Given exercise
Emit the exact text of every line from the line with "Model this object in three.js, one" to the line with "const NECK_RISE = 9.0;", both ends included. No other output is expected.

[Rows from a 3D modeling dataset]
** Start **

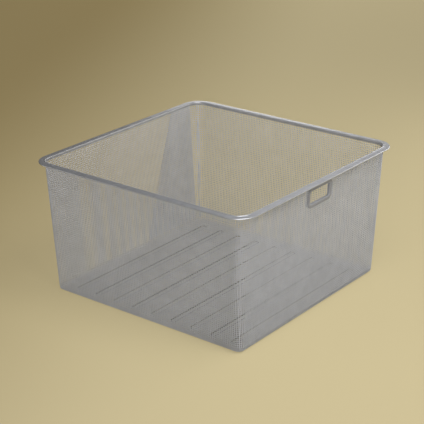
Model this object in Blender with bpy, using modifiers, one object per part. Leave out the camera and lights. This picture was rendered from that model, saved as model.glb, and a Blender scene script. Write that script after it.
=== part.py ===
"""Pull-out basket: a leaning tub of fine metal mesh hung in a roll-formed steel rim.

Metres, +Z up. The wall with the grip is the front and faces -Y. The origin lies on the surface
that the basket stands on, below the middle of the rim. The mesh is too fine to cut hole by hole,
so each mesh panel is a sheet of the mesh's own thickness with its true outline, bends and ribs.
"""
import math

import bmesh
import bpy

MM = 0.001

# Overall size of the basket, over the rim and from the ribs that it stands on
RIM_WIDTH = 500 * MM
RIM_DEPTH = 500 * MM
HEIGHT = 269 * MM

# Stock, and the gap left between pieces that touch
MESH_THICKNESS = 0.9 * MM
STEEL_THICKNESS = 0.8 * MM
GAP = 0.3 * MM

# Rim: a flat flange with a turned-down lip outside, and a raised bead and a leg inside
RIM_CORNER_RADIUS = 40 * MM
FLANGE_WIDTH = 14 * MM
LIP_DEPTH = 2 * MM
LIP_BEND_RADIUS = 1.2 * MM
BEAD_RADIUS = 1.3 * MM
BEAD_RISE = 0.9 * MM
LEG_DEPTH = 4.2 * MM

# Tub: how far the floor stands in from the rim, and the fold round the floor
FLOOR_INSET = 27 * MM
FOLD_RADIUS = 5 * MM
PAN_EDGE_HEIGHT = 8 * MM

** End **
** Start **

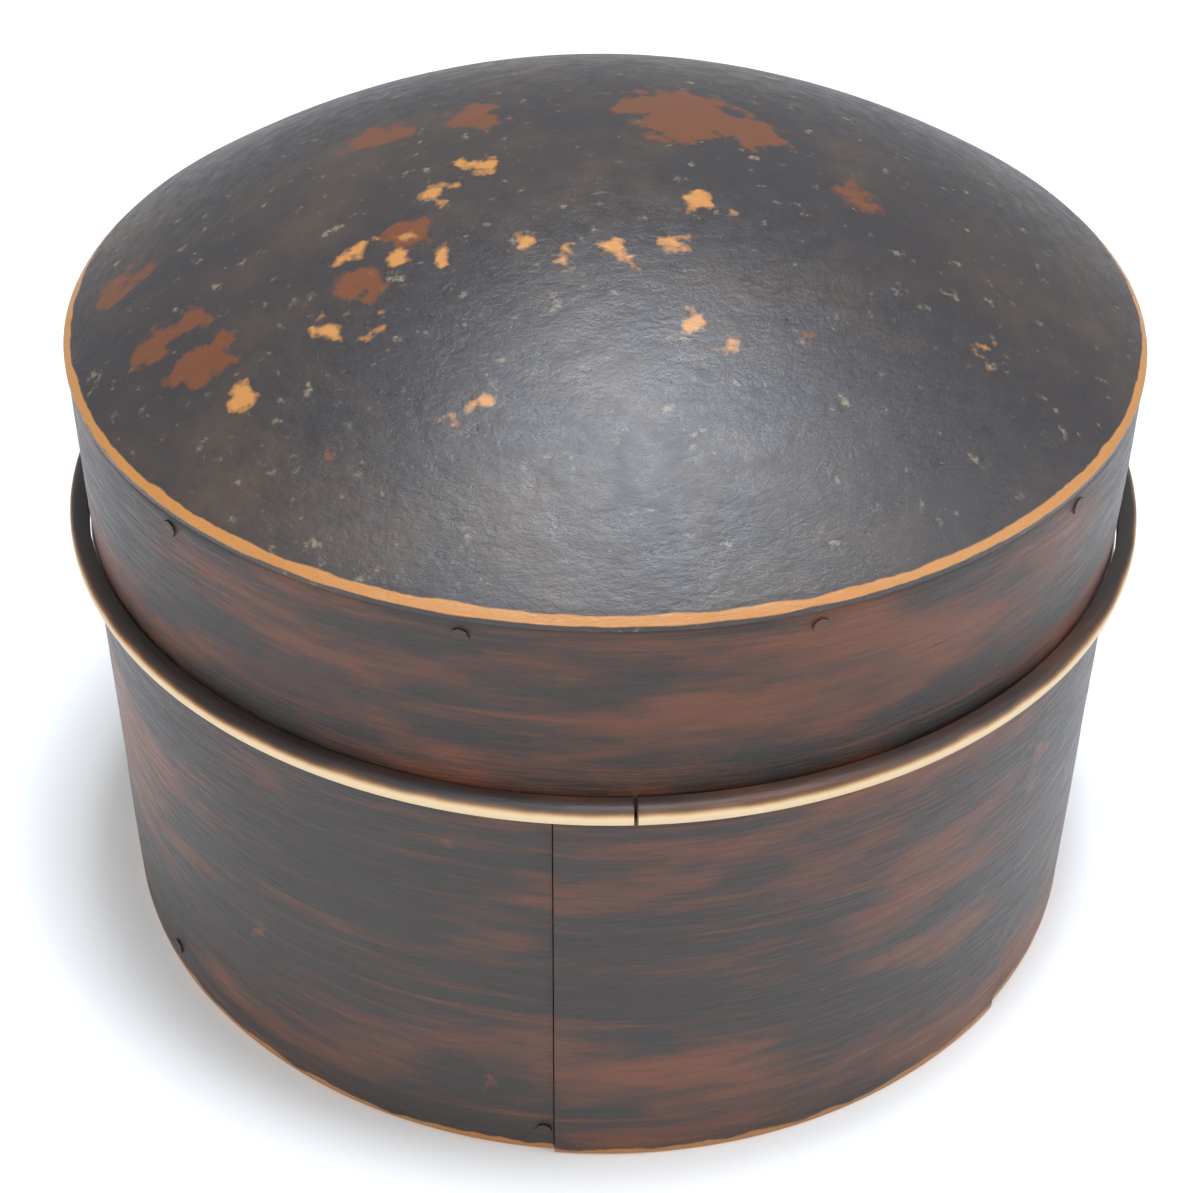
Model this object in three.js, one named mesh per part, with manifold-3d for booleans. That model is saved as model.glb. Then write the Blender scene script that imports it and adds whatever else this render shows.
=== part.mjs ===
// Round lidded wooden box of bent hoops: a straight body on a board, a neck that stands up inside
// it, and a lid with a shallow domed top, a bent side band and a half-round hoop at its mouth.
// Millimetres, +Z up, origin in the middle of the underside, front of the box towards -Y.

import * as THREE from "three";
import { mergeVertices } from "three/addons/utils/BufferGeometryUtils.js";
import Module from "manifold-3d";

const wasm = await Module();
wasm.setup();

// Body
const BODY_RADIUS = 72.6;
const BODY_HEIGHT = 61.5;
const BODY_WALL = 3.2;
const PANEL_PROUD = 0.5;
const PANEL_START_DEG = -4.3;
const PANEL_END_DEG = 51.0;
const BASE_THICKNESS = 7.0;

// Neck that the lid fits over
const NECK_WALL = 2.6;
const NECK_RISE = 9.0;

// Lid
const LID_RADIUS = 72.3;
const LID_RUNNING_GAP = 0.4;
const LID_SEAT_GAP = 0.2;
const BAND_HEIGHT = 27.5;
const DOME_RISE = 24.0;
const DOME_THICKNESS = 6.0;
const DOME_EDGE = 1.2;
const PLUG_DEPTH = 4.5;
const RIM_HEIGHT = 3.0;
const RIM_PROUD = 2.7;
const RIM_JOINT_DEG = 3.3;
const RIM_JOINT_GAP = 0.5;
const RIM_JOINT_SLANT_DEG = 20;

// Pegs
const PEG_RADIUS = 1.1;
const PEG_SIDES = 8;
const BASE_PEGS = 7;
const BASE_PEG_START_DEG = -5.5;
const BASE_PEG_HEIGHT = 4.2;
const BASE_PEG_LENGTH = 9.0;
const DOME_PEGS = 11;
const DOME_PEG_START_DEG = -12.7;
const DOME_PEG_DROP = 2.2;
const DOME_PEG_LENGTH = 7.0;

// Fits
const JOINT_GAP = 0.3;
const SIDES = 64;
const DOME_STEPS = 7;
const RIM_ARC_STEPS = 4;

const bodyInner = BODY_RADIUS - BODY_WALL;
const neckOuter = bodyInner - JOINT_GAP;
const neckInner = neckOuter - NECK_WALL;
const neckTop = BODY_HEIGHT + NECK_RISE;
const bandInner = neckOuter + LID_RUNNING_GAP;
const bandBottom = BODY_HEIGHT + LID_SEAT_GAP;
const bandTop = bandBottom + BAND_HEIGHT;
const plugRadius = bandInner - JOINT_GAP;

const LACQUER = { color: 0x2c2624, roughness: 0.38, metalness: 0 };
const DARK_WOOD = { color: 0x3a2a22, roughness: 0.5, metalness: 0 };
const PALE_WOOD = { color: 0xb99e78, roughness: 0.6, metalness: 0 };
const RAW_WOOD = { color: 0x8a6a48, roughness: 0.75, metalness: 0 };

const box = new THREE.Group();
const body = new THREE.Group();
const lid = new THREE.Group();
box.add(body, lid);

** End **

Full solution
Model this object in three.js, one named mesh per part, with manifold-3d for booleans. That model is saved as model.glb. Then write the Blender scene script that imports it and adds whatever else this render shows.
=== part.mjs ===
// Round lidded wooden box of bent hoops: a straight body on a board, a neck that stands up inside
// it, and a lid with a shallow domed top, a bent side band and a half-round hoop at its mouth.
// Millimetres, +Z up, origin in the middle of the underside, front of the box towards -Y.

import * as THREE from "three";
import { mergeVertices } from "three/addons/utils/BufferGeometryUtils.js";
import Module from "manifold-3d";

const wasm = await Module();
wasm.setup();

// Body
const BODY_RADIUS = 72.6;
const BODY_HEIGHT = 61.5;
const BODY_WALL = 3.2;
const PANEL_PROUD = 0.5;
const PANEL_START_DEG = -4.3;
const PANEL_END_DEG = 51.0;
const BASE_THICKNESS = 7.0;

// Neck that the lid fits over
const NECK_WALL = 2.6;
const NECK_RISE = 9.0;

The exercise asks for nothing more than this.